Data segment:
------

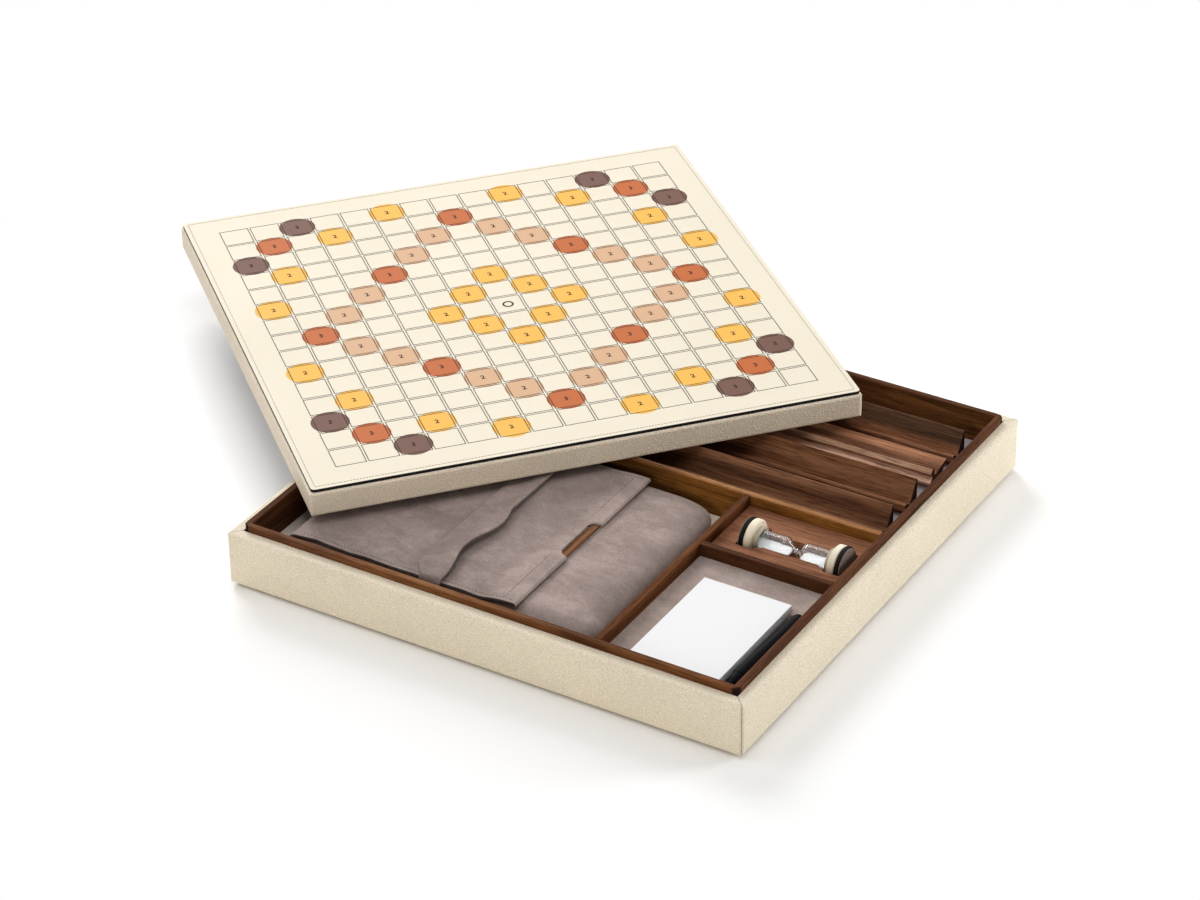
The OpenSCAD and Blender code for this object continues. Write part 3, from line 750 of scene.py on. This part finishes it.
def pouch_body():
    """The filled pouch: suede round the tiles, with a wide soft fold on the right and rounded ends"""
    rings = []
    for i in range(BODY_STEPS + 1):
        share = i / BODY_STEPS
        eased = share - 0.35 * math.sin(2 * math.pi * share) / (2 * math.pi)
        y = POUCH_LOW.y + (POUCH_HIGH.y - POUCH_LOW.y) * eased
        from_front, from_back = y - POUCH_LOW.y, POUCH_HIGH.y - y
        full = 1.0
        for end, reach in ((from_front, END_FRONT), (from_back, END_BACK)):
            full *= math.sqrt(max(1 - max(1 - end / reach, 0.0) ** 2, 0.0))
        corner = max(1 - min(from_front, from_back) / CORNER_R, 0.0)
        bite = CORNER_R * (1 - math.sqrt(1 - min(corner, 1.0) ** 2))
        right = FOLD_TOP_X + FOLD_LEAN * (1 - share) - bite * 0.9
        thick = END_T + (POUCH_T - END_T) * full
        low = POUCH_LOW.z + (POUCH_T - thick) * 0.42
        ring = []
        for x, z in pouch_section(POUCH_LOW.x, right, low, low + thick):
            upper = max((z - FOLD_MIDDLE_Z) / (POUCH_HIGH.z - FOLD_MIDDLE_Z), 0.0) ** 2
            sink = (0.45 * ripple(x, y, 46, 3.7) - 0.45) * upper * full
            crumple = 0.18 * ripple(x, y, 15, 9.2) * upper * full * lifted(x, 10, 30)
            ring.append((x, y, z + min(sink + crumple, 0.0)))
        rings.append(ring)
    across = len(rings[0])
    points = [p for ring in rings for p in ring]
    faces = [tuple(reversed(f)) for f in grid_faces(len(rings), across, closed=True)]
    faces.append(tuple(range(across)))
    faces.append(tuple(reversed(range(len(points) - across, len(points)))))
    body = add_piece("pouch_body", points, faces, pouch_suede, "pouch")
    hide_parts("pouch_back", "pouch_front")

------

Problem details:
All of the data needs to be reproduced exactly, with no line missing.

Exercise result:
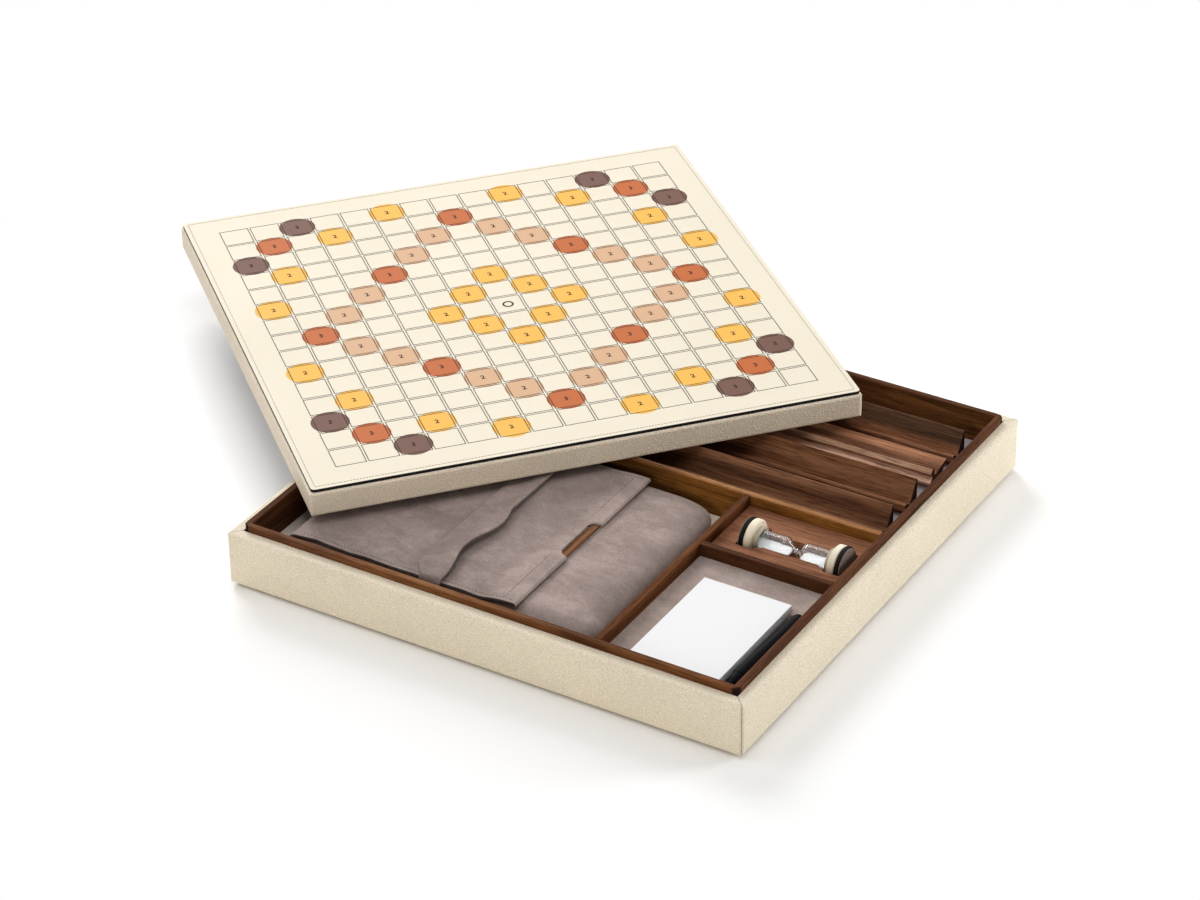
The OpenSCAD and Blender code for this object continues. Write part 3, from line 750 of scene.py on. This part finishes it.
def pouch_body():
    """The filled pouch: suede round the tiles, with a wide soft fold on the right and rounded ends"""
    rings = []
    for i in range(BODY_STEPS + 1):
        share = i / BODY_STEPS
        eased = share - 0.35 * math.sin(2 * math.pi * share) / (2 * math.pi)
        y = POUCH_LOW.y + (POUCH_HIGH.y - POUCH_LOW.y) * eased
        from_front, from_back = y - POUCH_LOW.y, POUCH_HIGH.y - y
        full = 1.0
        for end, reach in ((from_front, END_FRONT), (from_back, END_BACK)):
            full *= math.sqrt(max(1 - max(1 - end / reach, 0.0) ** 2, 0.0))
        corner = max(1 - min(from_front, from_back) / CORNER_R, 0.0)
        bite = CORNER_R * (1 - math.sqrt(1 - min(corner, 1.0) ** 2))
        right = FOLD_TOP_X + FOLD_LEAN * (1 - share) - bite * 0.9
        thick = END_T + (POUCH_T - END_T) * full
        low = POUCH_LOW.z + (POUCH_T - thick) * 0.42
        ring = []
        for x, z in pouch_section(POUCH_LOW.x, right, low, low + thick):
            upper = max((z - FOLD_MIDDLE_Z) / (POUCH_HIGH.z - FOLD_MIDDLE_Z), 0.0) ** 2
            sink = (0.45 * ripple(x, y, 46, 3.7) - 0.45) * upper * full
            crumple = 0.18 * ripple(x, y, 15, 9.2) * upper * full * lifted(x, 10, 30)
            ring.append((x, y, z + min(sink + crumple, 0.0)))
        rings.append(ring)
    across = len(rings[0])
    points = [p for ring in rings for p in ring]
    faces = [tuple(reversed(f)) for f in grid_faces(len(rings), across, closed=True)]
    faces.append(tuple(range(across)))
    faces.append(tuple(reversed(range(len(points) - across, len(points)))))
    body = add_piece("pouch_body", points, faces, pouch_suede, "pouch")
    hide_parts("pouch_back", "pouch_front")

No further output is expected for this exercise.